Fagundes has published before this new study adds greatly to a growing body of work about how bereavement can affect health. His initial work showed why those who have been widowed are at higher risk of cardiovascular problems, bodily symptoms and premature mortality by comparing inflammation in “spousally bereaved” individuals to matched controls.
Curiously, Fagundes and his team seem to have ignored the issue of lifelong partners, whether hetero- or homosexual. I imagine the outcomes will be similar. I suspect that avoidance of “devoted partner bereavement” is part of the all-pervasive American puritanism which, although it dates back to the founding pilgrim fathers and is 400 years out of date, is still very present in the typical American mind.
Sometimes we get stuck in a bad place. What options are there for someone left lonely and sad?
First of all, know about homeopathic Ignatia, from the Saint Ignatius bean tree. Take a dose of Ignatia 30C every few hours, until the heaviness starts to lift.

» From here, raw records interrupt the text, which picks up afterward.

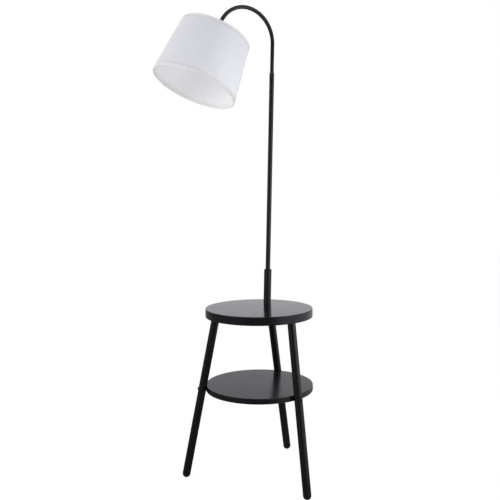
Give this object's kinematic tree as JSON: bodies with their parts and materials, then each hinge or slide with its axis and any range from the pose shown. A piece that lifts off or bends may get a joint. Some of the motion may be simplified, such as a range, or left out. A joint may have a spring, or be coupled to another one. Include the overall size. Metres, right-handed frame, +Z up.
{
  "type": "floor lamp with table",
  "caption": "Floor lamp with a round two-tier table: splayed round legs, a slim pole near the rim, a bent arm that swivels and a tapered drum shade.",
  "frame": {"origin": "on the floor, below the middle of the lamp's overall box at rest; the table's own axis stands 74 mm towards +X and 13 mm towards -Y from it", "axes": "+Z up, -Y towards the picture's camera, +X to the right of the picture"},
  "size_m": [0.5017, 0.4462, 1.5345],
  "materials": {
    "table_lacquer": "gloss",
    "leg_lacquer": "satin",
    "black_metal": "satin",
    "zinc_steel": "satin",
    "brass": "satin",
    "black_plastic": "satin",
    "liner_plastic": "matte",
    "porcelain": "gloss",
    "lead_sheath": "satin",
    "shade_fabric": "matte",
    "white_wire": "satin"
  },
  "bodies": {
    "stand": {"table_top": "table_lacquer", "lower_shelf": "table_lacquer", "leg_left": "leg_lacquer", "leg_right": "leg_lacquer", "leg_back": "leg_lacquer", "leg_hanger_bolts": "zinc_steel", "leg_inserts": "brass", "shelf_bolts": "black_metal", "shelf_sleeve_nuts": "brass", "pole_socket": "black_metal", "socket_collar": "black_metal", "lower_pole": "black_metal", "pole_foot_plug": "zinc_steel", "table_washer": "zinc_steel", "table_nut": "zinc_steel", "cable_outlet_bush": "black_plastic", "swivel_liner": "liner_plastic"},
    "arm": {"bent_arm": "black_metal", "arm_end_plug": "zinc_steel", "inner_lead": "lead_sheath", "holder_cap": "black_plastic", "holder_body": "black_plastic", "holder_core": "porcelain", "terminal_screws": "brass", "screw_shell": "brass", "centre_contact": "brass", "shade_clamp_ring": "black_plastic", "shade_carrier": "white_wire", "shade_bottom_ring": "white_wire", "shade_cover": "shade_fabric"}
  },
  "joints": [
    {"name": "arm_swivel", "type": "hinge", "parent": "stand", "child": "arm", "pos_m": [0.10203, 0.07326, 0.56], "axis": [0.0258, 0.0164, 0.9995], "range_deg": [-170, 170]}
  ]
}
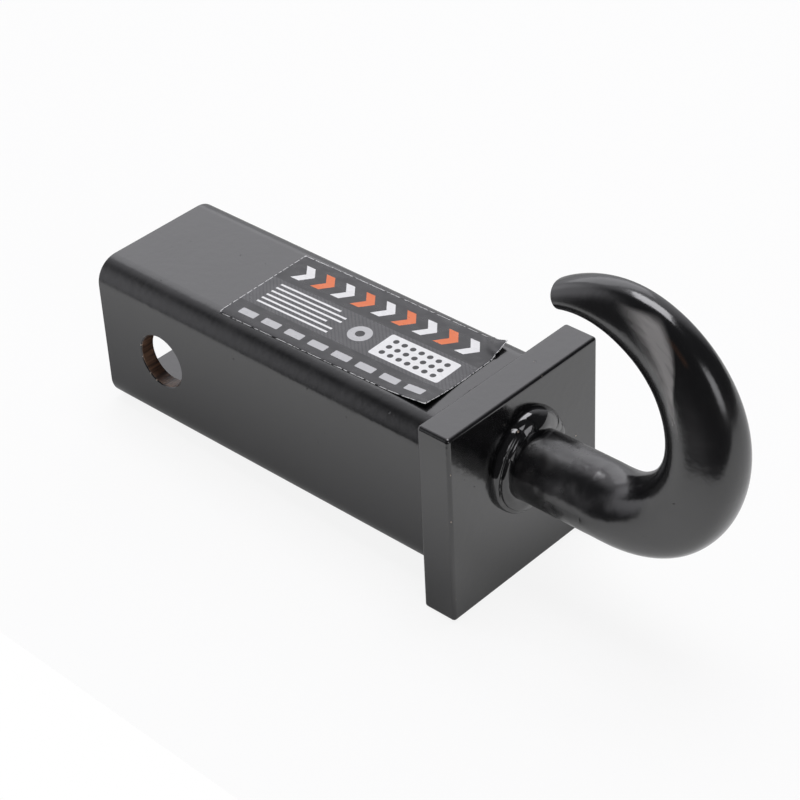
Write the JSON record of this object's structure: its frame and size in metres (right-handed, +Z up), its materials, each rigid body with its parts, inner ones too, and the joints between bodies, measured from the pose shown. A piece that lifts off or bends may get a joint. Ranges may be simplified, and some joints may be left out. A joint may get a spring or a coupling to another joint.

Sleep medication is definitely a no-no. But some kind of sleep aid may be appropriate. Valerian is good. Everyone knows melatonin helps sleep BUT it doesn’t help put you to sleep. 5HT (a serotonin precursor) can be good and may help lift mood.
My friend Graham Simpson MD recommends for sleeping: vitamin D 5,000 units, melatonin 3 mg and magnesium 500 mg (taken all at once, as a sleep draught).
Meditation, yoga and tai chi have a place, of course they do.
But talking to someone sympathetic, especially someone who has been there before you, is a sovereign remedy for grief: “A problem shared is a problem halved” and all that. Nothing heals like a warm grin and a friendly touch.
Of course take away all those aching reminders, like photographs and the deceased’s favorite trinkets. It’s not being disloyal at all. You do not owe it to your spouse/partner to feel depressed and miserable. He or she wouldn’t want it for you. It doesn’t prove you “really loved” him or her. So… don’t do it!
It sounds a bit hard-nosed maybe. But Hey! The best answer to death is LIFE! Live as if you’ve never lived before! Live like HELL! Your spouse or partner will be PROUD of you!
To your good health,
Prof. Keith Scott-Mumby
3. Rice University. “For the brokenhearted, grief can lead to death.” ScienceDaily, 22 October 2018.